Maciej Stachowiak <mstachow@mit.edu> writes:
> bothner@cygnus.com writes:
> > > However, it would please me (if it's not too deadly to implement) to
> > > see functions allowed to return set!-able references:
> > 
> > >    (set! (my-prop) 17)
> > >    (my-prop)             => 17
> > 
> > Kawa supports this (for some primitive functions - I haven't decided
> > yet how to define such functions in Scheme).
> > 
> > Note that having functions "return set!-able references" is
> > probably not the way to do it, since we want a normal call (not in a
> > set! context) to return plain value, not a reference.  Instead,
> > we allow functions to have "attributes", and one attribute is a
> > functions setter function.  Then we define:
> > 	(set! (f . args) value)
> > as being syntactic sugar for:
> > 	((setter f) value . args)
> 
> I think this interface is a good thing. In fact, I wrote something
> similar for Guile purely in Scheme (it defined a new setf! syntactic
> form instead of overloading set!, but was based on a property of the
> procedure, not the symbol). I think the interface for setting the
> setter of an ordinary Scheme procedure should be:
> 
> procedure: (set-setter! PROC SETTER-PROC)
> 
> with `set-setter!' defined as the setter of `setter', so the user can
> do (purely for example purposes, this particular setter should be
> predefined):
> 
> (set! (setter car) set-car!)
> 
> Is there any reason why that would be a bad interface?

Are you proposing this as an alternative to variable tracing?

If so, them I'm confused, because it seems to have the same problem
that setter and getter functions have: the syntax is not identical to
that of an ordinary variable assignment.  So the (quite persuasive)
objections you made to ordinary getter and setter functions still
apply here.

Because the user needs to say (set! (parameter) ...) instead of (set!
parameter), the below objections would still seem to apply.

You wrote:

  * For a program with many configurable settings, the user should not
  have to know, care or remember which parameters, when set, will
  trigger extra processing immediately. It's often not even intuitively
  obvious which will and which won't.

  * Many configurable settings are done just plain wrong because it
  would be more of a pain for the implementor as well as the user to
  write to procedures rather than define one variable.

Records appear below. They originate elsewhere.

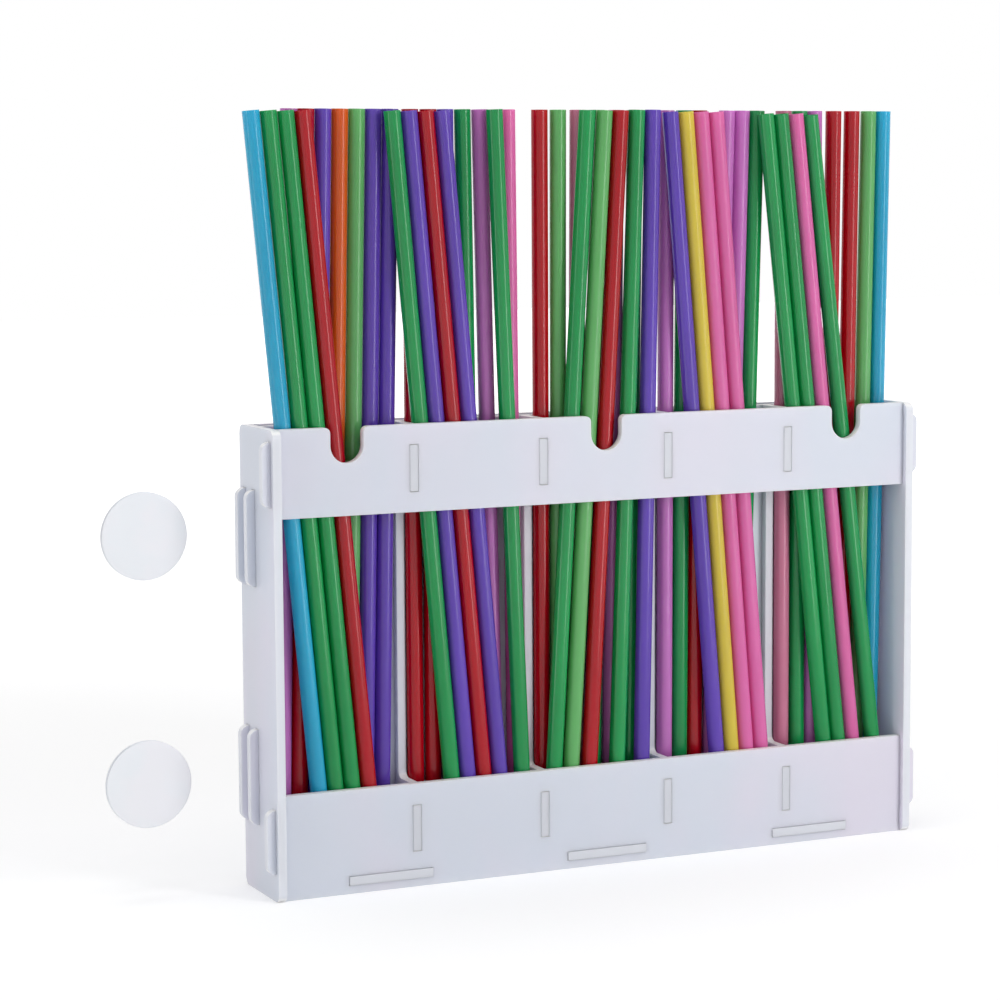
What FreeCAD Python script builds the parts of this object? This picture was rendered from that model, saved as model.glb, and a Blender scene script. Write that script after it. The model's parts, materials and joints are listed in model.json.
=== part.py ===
import FreeCAD, Part
import math
import os
import re

import Sketcher

# A flat-pack straw rack: frosted sheets joined by tabs and slots, five bays side by side, filled
# with loose drinking straws, and two loose adhesive pads. Millimetres, +Z up, front towards -Y.
# The origin is the middle of the lower front band's underside, on the surface under the rack.

DRIVING = {
    "rack_width": 250,  # over the outer faces of the side panels
    "rack_height": 160,
    "sheet": 3,  # every panel is cut from this sheet
    "bay_count": 5,
    "side_proud": 2.25,  # the side panels stand this far in front of the bands
    "side_corner": 3,
    "upper_band_height": 30,
    "lower_band_height": 36,
    "back_gap": 6,  # between the slotted back and the outer board
    "fit_gap": 0.15,  # play round a tab in its slot
    "tab_reach": 3,  # the side tabs stand out of the side panels by this much
    "front_tab_height": 22,
    "rear_tab_height": 33,
    "divider_tab_height": 16,
    "low_tab_drop": 15.5,  # from the lower band's top edge to the middles of its tabs and slots
    "high_tab_drop": 15,  # the same on the upper band
    "low_rear_tab_level": 40,
    "high_rear_tab_drop": 38,  # from the top edges of the backs to the middles of their upper tabs
    "spine_depth": 3,
    "window_corner": 2.5,
    "floor_level": 3,  # underside of the floor panel
    "floor_tab_width": 31,
    "floor_tab_spacing": 83,
    "floor_tab_proud": 0.4,
    "notch_width": 12,
    "notch_depth": 12.2,
    "notch_shoulder": 2,
    "pad_diameter": 30,
    "pad_thickness": 2.5,
    "pad_edge": 0.6,
    "pad_offset": 35,  # from the left side panel to the middles of the pads
    "low_pad_level": 38.5,
    "high_pad_drop": 36.5,  # from the rack's top to the middle of the upper pad
    "straw_diameter": 5.8,
    "straw_wall": 0.25,
    "straw_length": 260,
    "straw_play": 0.45,  # in front of, between and behind the two rows of a bay
    "straw_gap": 0.3,  # between neighbours of one row, and to the walls of their bay
    "foot_gap": 0.2,
}

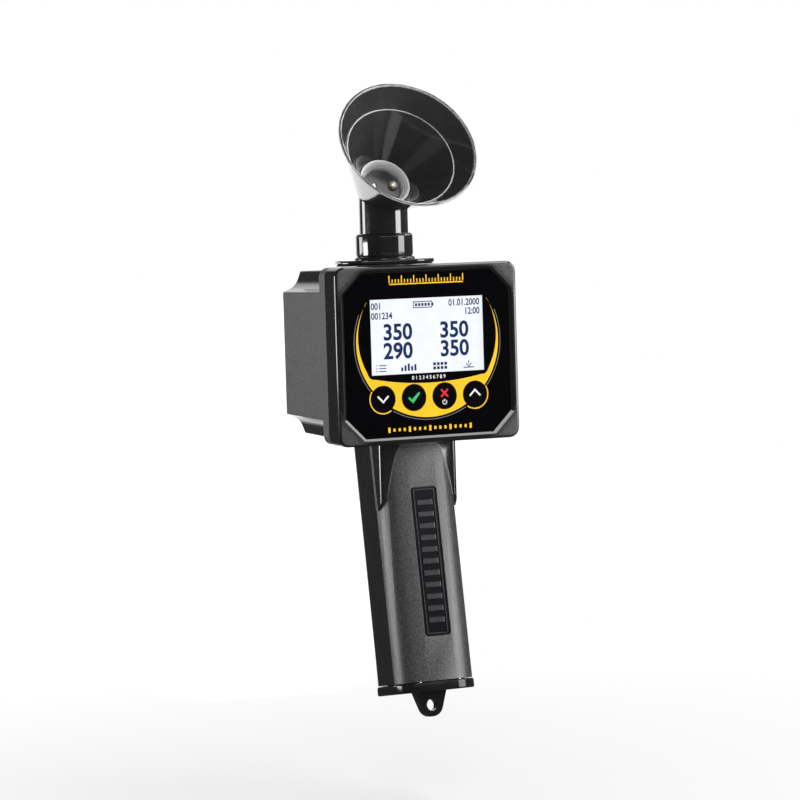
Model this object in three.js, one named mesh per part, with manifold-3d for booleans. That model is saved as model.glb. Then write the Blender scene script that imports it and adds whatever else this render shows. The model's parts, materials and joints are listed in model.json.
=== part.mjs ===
// A hand-held mastitis detector: a milking cup with two electrodes on a neck,
// a deep instrument box with a display and four keys, and a leaning handle
// that holds a block battery behind a cap with a lanyard eye.
// Millimetres, +Z up, the display faces -Y, the origin is the middle of the grip.

import * as THREE from 'three';
import { mergeVertices } from 'three/addons/utils/BufferGeometryUtils.js';
import Module from 'manifold-3d';

const wasm = await Module();
wasm.setup();

// Clearances and allowances
const gap = 0.3;
const sealGap = 0.15;
const runout = 3;
const weldTolerance = 0.0001;

// Steps of a full circle, by size, and of a quarter turn on an outline
const wideSteps = 38;
const roundSteps = 22;
const smallSteps = 12;
const wireSides = 8;
const cornerSteps = 4;

// Place of the box and the cup on the grip
const gripBehindFace = 16.9;
const gripBelowBox = 100.3;
const gripLean = 10;

// Front cover
const coverWidth = 82.6;
const coverHeight = 73.8;
const coverDepth = 10.8;
const coverCorner = 4.2;
const coverEdge = 0.9;
const coverWall = 2.2;
const coverFrontWall = 2;
const recessRimSide = 2.8;
const recessRimEnd = 2.05;
const recessCut = 9;
const recessSlope = 0.9;

// Front film and the keypad behind it
const filmThickness = 0.4;
const keypadThickness = 1.2;
const domePocketDepth = 0.9;
const keyRadius = 5.2;
const keyPitchShare = 0.1818;
const keyRowDrop = 17.9;
const keyStemRadius = 1.6;
const keyStemLength = 0.15;
const domeRadius = 4.2;
const domeHeight = 0.3;
const domeSheet = 0.12;
const domeKneeShare = 0.75;
const tailWidth = 9;
const tailThickness = 0.3;
const tailEndMargin = 7.5;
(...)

  For example, hooks are implemented as variables expected to contain
  lists of procedures, in Guile as well as in Scwm (for consistency). 

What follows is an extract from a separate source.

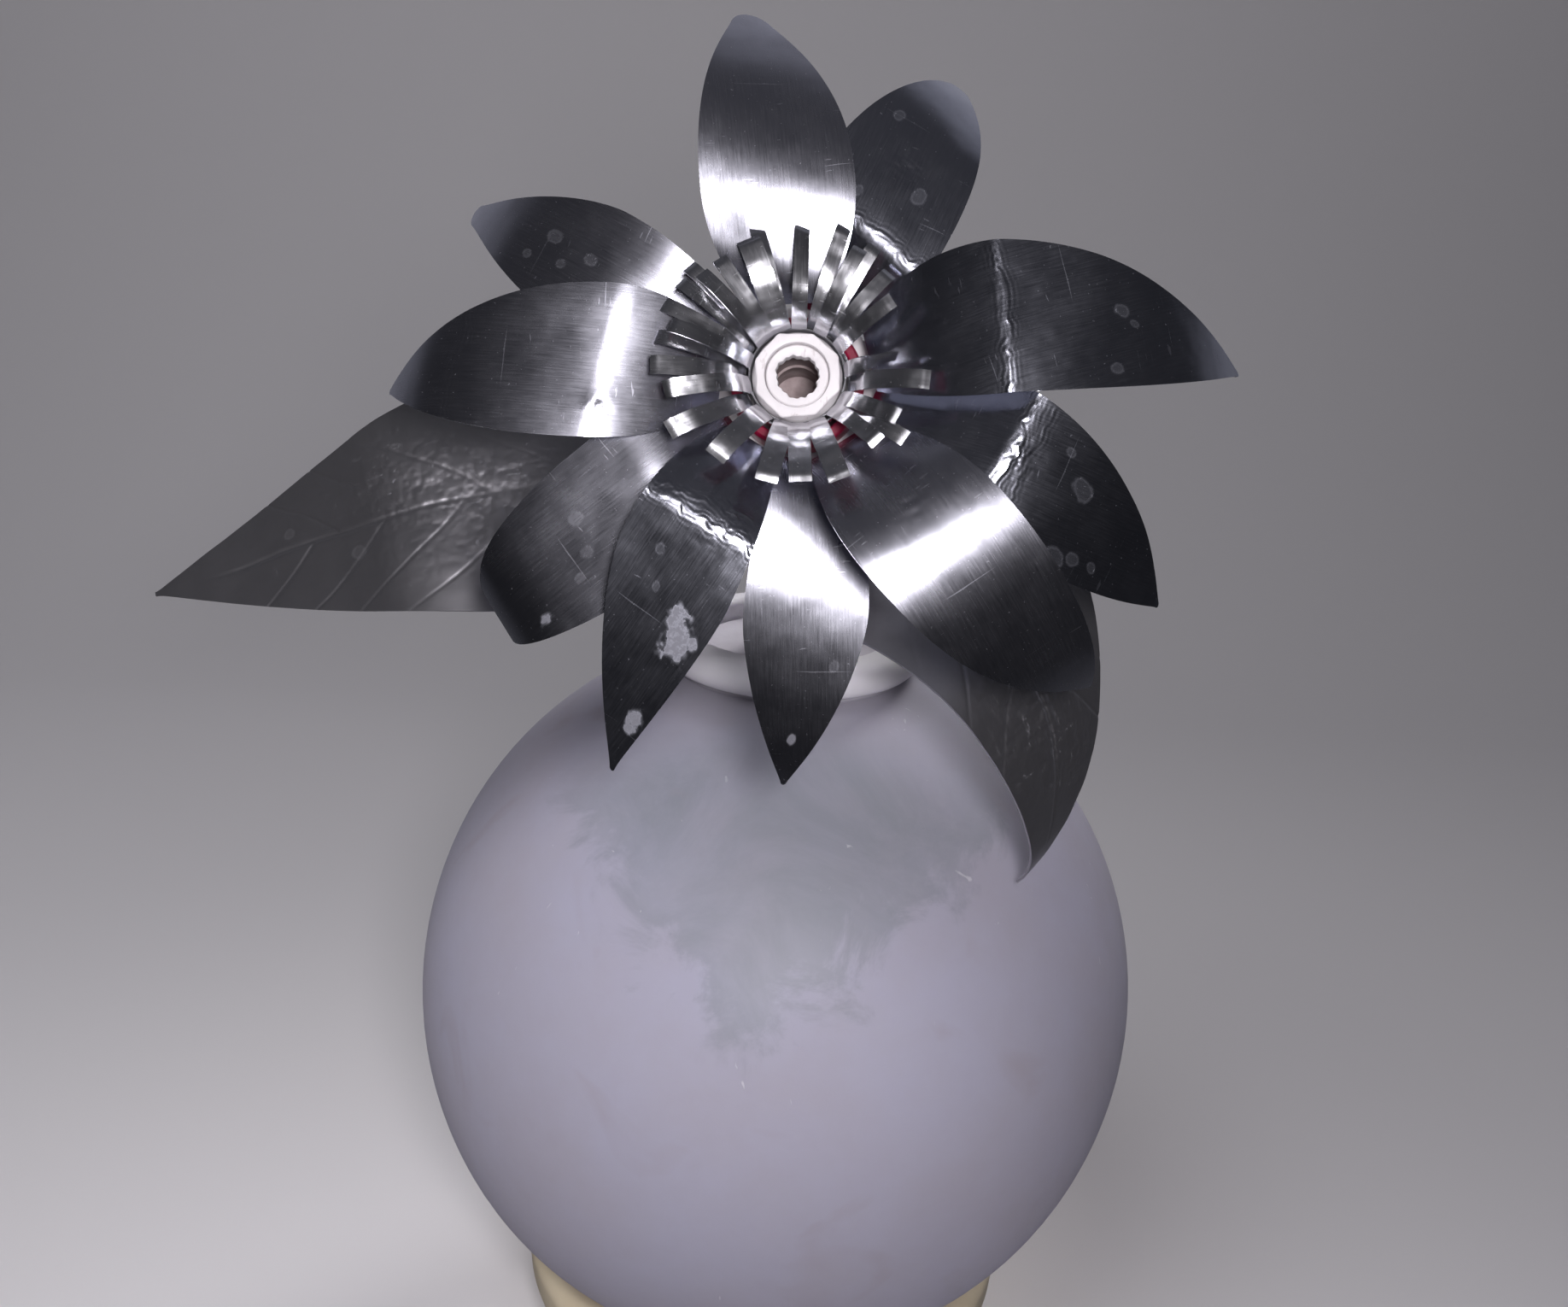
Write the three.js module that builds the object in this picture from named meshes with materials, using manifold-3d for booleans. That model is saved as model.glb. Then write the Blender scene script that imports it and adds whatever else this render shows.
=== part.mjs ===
// A flower of sheet aluminium on a bent plastic pipe, standing in a frosted
// globe vase on a ring stand. Millimetres, +Z up, the flower looks towards -Y.
// The origin is the centre of the stand's foot, on the surface it stands on.
import * as THREE from "three";
import { mergeVertices } from "three/addons/utils/BufferGeometryUtils.js";
import Module from "manifold-3d";

const wasm = await Module();
wasm.setup();

// ---- driving dimensions -----------------------------------------------------

const GAP = 0.3; // between pieces that touch
const GLOBE_RADIUS = 100;
const GLOBE_WALL = 2.5;
const STAND_HEIGHT = 40;
const STAND_FOOT_RADIUS = 63;
const STAND_RADIUS = 72;
const STAND_SEAT_RADIUS = 58; // inner edge that carries the globe
const MOUTH_RADIUS = 25.6;
const LIP_RADIUS = 35;
const LIP_HEIGHT = 106; // top of the lip above the globe's centre
const PLUG_THICKNESS = 9;
const PLUG_DEPTH = 5; // plug's top face below the lip
const PIPE_RADIUS = 8.25;
const PIPE_WALL = 2.4;
const PIPE_CORNER = 267.7; // height where the pipe's two straight runs would meet
const PIPE_REACH = 108.2; // from that corner to the open end
const PIPE_BEND_RADIUS = 40;
const FACE_UP = 23; // degrees that the flower looks up
const FACE_LEFT = 1.2; // degrees that it looks to its side, towards -X
const SHEET = 0.5; // thickness of petals and leaves
const FOIL = 0.3; // thickness of the fringe
const ROOT_RADIUS = 14; // circle of the petal roots
const ROOT_WIDTH = 0.46; // root width over full width of a petal
const LEAF_ROOT_WIDTH = 0.3; // root width over full width of a leaf
const TIP = 0.5; // half width at the very tip

const rad = THREE.MathUtils.degToRad;
const deg = THREE.MathUtils.radToDeg;

// The globe sits on the stand's inner edge.
const GLOBE_CENTRE = STAND_HEIGHT + Math.sqrt((GLOBE_RADIUS + GAP) ** 2 - STAND_SEAT_RADIUS ** 2);
const GLOBE_FLOOR = GLOBE_CENTRE - GLOBE_RADIUS + GLOBE_WALL;
const LIP_TOP = GLOBE_CENTRE + LIP_HEIGHT;
const PLUG_TOP = LIP_TOP - PLUG_DEPTH;

// Petals overlap like tiles: five in front, five behind them.
const FRONT = -5; // height of the roots on the flower's axis
const BACK = -8;

// The templates that the blanks are cut from. widest: place of the full width
// along the length. taper: fullness of the end.
const BROAD = { width: 27, widest: 0.35, taper: 2.2 };
const NARROW = { width: 23, widest: 0.45, taper: 1.5 };
const LEAF = { width: 56, widest: 0.4, taper: 1.3 };

// Each petal is cut from a template and bent by hand. turn: place round the
// flower, from +X. roll: tilt about its own length. skew: angle of the bend lines
// to the square position. tip: half width left at a blunt tip. sweep: sideways
// curve of the middle line. bends: slope in degrees at stations from the root,
// negative towards the viewer.
const PETALS = [
  {
    ...BROAD, turn: 99, layer: FRONT + 2, roll: 5, skew: -20, length: 62, sweep: 0, tip: 3,
    bends: [[0, -50], [8, -25], [14, -18], [22, -6], [36, 20], [62, 45]],
  },
  {
    ...BROAD, turn: 68, layer: BACK - 1, roll: 5, skew: -15, length: 62, sweep: -0.1, tip: 2,
    bends: [[0, -42], [16, -36], [19, 2], [35, 12], [62, 60]],
  },
  {
    ...BROAD, turn: 20, layer: FRONT, roll: 5, skew: -10, length: 80, sweep: -0.3,
    bends: [[0, -50], [12, -40], [27, -22], [29, 8], [45, 18], [80, 48]],
  },
  {
    ...BROAD, turn: -18, layer: BACK, roll: 5, skew: -10, length: 78, sweep: -0.2,
    bends: [[0, -40], [28, -20], [31, 14], [45, 28], [78, 50]],
  },
  {
    ...BROAD, turn: -52, layer: FRONT, roll: 0, skew: -5, length: 88, sweep: 0.15,
    bends: [[0, -55], [20, -30], [33, 5], [46, 35], [88, 75]],
  },
  {
    ...NARROW, turn: -84, layer: BACK, roll: -10, skew: -25, length: 68, sweep: -0.1,
    bends: [[0, -40], [10, -5], [22, 10], [34, 25], [68, 55]],
  },
  {
    ...NARROW, turn: -122, layer: FRONT + 1, roll: -5, skew: 5, length: 71, sweep: 0.2,
    bends: [[0, -45], [18, -26], [21, -10], [23, 14], [45, 20], [71, 25]],
  },
  {
    ...BROAD, turn: -140, layer: BACK, roll: -5, skew: -5, length: 76, sweep: 0, tip: 2,
    bends: [[0, -40], [14, -22], [18, -8], [22, 6], [48, 16], [62, 65], [76, 110]],
  },
  {
    ...BROAD, turn: 178, layer: FRONT + 1.5, roll: -5, skew: -10, length: 70, sweep: 0.1,
    bends: [[0, -45], [10, -32], [20, -21], [24, -4], [33, 4], [50, 25], [70, 60]],
  },
  {
    ...NARROW, turn: 154, layer: BACK, roll: -5, skew: 0, length: 66, sweep: 0, tip: 2,
    bends: [[0, -32], [12, -20], [20, -5], [30, 10], [66, 50]],
  },
];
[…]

  As another example, paths "%load-path", e.g. are implemented as
  variables that contain lists of strings, forcing any path-searching
  code to scan the list twice on each path search, first to make sure it
  really is a list of strings (and save their lenghts), and then to do
  the real work.

  In both of these cases, it would be nice for the variables in question
  to get typechecked when assigned, rather than on each use. Separate
  setter and getter procedures might be better from a language
  cleanliness point of view, but they are not really being used, even by
  guile core, when they should be.

  * Macros exist which do interesting manipulations of variables; they
  are unusable on getter-setter pairs (unless Guile gets a generic
  setter facility like Common Lisp's setf and starts using it, which I
  think is also a good idea. In fact, I wrote one in Guile Scheme a
  while back, but I'm not sure if anyone is interested).

Per's idea does solve the macro issue, though.